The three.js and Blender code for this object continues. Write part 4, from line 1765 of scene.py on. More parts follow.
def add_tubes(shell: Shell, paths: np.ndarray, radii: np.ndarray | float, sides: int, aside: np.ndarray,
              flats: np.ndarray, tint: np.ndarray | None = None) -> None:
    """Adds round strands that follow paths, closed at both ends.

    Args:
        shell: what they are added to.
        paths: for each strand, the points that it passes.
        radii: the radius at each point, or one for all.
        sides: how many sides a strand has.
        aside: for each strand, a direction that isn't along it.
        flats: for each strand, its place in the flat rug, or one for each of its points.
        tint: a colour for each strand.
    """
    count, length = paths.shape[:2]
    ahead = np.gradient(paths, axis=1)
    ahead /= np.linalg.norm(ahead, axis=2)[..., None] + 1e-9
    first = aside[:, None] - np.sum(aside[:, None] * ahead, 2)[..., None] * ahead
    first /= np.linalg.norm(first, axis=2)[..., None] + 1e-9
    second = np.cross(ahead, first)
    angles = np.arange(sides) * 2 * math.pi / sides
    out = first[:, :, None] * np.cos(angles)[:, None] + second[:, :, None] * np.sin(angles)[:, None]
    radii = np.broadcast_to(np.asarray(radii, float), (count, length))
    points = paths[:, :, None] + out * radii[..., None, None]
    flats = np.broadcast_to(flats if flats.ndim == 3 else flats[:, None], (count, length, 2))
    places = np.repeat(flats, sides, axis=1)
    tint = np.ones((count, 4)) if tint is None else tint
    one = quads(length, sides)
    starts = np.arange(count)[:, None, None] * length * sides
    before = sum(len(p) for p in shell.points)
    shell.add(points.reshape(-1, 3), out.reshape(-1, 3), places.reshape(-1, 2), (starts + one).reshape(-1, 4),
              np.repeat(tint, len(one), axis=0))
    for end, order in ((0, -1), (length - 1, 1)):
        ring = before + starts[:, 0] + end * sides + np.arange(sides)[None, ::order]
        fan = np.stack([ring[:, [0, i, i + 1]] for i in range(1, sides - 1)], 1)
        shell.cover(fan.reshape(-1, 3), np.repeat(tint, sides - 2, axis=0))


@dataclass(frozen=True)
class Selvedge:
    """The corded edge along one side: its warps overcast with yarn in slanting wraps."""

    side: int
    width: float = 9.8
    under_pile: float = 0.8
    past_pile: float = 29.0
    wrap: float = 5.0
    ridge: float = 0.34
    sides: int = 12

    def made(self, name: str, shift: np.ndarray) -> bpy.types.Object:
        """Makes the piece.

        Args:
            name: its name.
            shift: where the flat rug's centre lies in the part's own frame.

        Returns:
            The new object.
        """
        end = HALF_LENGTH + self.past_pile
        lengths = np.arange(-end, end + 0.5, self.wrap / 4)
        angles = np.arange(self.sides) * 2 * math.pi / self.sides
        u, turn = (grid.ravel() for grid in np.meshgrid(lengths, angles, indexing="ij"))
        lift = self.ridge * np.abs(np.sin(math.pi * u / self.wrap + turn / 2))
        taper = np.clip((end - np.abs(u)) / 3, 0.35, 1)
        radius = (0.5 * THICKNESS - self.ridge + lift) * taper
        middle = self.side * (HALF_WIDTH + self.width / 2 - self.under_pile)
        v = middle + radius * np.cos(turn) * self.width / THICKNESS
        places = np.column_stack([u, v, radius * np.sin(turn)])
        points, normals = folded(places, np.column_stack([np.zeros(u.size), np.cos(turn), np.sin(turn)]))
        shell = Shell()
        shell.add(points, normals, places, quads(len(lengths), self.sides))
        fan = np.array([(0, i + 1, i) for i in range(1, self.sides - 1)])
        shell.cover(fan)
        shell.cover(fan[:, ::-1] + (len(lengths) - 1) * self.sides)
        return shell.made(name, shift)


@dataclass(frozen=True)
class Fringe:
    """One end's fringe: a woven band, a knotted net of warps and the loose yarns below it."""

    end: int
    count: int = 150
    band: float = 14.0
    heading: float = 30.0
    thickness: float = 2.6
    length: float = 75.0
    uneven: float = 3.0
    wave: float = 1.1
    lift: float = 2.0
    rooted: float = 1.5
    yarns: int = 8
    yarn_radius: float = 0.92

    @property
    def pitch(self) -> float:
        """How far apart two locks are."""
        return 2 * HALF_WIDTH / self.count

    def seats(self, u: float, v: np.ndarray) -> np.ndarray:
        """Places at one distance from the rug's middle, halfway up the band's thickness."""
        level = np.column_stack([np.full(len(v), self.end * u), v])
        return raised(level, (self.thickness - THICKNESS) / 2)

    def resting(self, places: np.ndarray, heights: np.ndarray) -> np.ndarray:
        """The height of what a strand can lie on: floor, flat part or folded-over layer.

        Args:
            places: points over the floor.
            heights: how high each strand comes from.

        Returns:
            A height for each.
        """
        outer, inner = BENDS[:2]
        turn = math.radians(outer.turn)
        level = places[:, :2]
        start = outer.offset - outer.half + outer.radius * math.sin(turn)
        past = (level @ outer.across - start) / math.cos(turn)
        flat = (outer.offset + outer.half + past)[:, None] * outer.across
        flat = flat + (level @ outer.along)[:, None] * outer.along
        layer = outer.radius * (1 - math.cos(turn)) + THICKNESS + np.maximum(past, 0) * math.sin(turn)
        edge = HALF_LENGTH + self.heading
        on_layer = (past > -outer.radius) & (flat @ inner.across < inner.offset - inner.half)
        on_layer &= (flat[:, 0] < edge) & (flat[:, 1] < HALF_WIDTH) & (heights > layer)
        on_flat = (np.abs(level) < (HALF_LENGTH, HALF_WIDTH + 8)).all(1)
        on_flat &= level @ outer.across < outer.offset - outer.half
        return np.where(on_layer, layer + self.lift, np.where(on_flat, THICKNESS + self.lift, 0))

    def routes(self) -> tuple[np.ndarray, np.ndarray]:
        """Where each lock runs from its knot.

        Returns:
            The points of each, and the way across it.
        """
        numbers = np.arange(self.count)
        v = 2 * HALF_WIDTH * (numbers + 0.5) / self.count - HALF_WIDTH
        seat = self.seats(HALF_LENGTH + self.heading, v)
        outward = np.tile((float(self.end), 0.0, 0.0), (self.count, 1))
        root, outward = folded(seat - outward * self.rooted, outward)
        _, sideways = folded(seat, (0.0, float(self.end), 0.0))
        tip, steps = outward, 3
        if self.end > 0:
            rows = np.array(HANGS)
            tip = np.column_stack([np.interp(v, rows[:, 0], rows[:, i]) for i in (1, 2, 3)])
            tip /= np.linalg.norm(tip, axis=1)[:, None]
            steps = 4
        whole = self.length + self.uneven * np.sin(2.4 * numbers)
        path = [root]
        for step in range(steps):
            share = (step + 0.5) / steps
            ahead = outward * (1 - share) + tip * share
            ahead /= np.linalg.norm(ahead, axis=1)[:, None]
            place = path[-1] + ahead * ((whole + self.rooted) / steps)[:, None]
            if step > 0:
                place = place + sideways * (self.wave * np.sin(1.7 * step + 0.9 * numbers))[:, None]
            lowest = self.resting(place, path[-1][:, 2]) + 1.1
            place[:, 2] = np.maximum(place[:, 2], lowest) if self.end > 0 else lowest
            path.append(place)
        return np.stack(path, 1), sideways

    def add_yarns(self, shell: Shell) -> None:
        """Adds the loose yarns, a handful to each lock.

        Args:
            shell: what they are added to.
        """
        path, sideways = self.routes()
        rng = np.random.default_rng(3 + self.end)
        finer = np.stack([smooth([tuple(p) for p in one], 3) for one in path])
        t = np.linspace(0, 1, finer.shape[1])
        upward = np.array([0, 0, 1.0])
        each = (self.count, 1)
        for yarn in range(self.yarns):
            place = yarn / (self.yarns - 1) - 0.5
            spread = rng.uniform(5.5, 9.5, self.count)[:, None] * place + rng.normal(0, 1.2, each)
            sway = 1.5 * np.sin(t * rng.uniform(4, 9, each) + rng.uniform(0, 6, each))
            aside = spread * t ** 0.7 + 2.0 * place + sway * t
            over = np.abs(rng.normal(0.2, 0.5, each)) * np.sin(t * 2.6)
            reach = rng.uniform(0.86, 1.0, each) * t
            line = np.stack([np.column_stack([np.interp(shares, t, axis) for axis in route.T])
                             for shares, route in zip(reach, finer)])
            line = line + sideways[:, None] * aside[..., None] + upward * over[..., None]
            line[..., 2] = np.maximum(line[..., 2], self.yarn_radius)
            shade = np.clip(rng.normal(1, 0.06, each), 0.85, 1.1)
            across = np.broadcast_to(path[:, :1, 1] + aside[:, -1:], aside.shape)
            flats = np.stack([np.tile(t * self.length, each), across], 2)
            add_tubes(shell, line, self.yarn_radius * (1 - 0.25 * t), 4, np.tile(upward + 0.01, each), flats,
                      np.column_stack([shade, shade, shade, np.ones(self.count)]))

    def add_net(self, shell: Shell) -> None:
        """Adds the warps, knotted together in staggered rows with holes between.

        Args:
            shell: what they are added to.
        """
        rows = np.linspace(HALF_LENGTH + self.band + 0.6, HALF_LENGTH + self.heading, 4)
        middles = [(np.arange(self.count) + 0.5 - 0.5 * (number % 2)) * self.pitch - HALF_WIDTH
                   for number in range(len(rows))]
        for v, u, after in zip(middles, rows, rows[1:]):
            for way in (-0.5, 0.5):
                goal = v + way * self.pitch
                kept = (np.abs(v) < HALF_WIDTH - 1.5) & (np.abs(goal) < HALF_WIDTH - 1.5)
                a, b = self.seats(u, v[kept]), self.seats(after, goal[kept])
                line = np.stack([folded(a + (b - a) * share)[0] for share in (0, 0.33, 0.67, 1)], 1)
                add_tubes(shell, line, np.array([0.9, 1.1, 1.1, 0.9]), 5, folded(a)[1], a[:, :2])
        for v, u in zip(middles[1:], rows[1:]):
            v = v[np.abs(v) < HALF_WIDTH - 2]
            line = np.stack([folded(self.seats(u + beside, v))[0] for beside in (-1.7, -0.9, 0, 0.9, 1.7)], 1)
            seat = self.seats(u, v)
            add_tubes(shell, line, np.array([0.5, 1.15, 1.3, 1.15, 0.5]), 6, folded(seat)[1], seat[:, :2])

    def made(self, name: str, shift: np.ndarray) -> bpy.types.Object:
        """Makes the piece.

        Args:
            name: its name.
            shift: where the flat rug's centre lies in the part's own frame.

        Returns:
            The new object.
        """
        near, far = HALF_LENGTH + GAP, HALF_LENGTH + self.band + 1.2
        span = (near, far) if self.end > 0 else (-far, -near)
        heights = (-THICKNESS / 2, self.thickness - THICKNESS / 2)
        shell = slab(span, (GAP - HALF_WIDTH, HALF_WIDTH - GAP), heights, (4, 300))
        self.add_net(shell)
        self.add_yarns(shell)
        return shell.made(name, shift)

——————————

→ **EXERCISE AIM**: Include the first line, the line containing "at both ends.", and every line between them, copied exactly from the material above; output no other line.

→ **EXERCISE OUTPUT**:
The three.js and Blender code for this object continues. Write part 4, from line 1765 of scene.py on. More parts follow.
def add_tubes(shell: Shell, paths: np.ndarray, radii: np.ndarray | float, sides: int, aside: np.ndarray,
              flats: np.ndarray, tint: np.ndarray | None = None) -> None:
    """Adds round strands that follow paths, closed at both ends.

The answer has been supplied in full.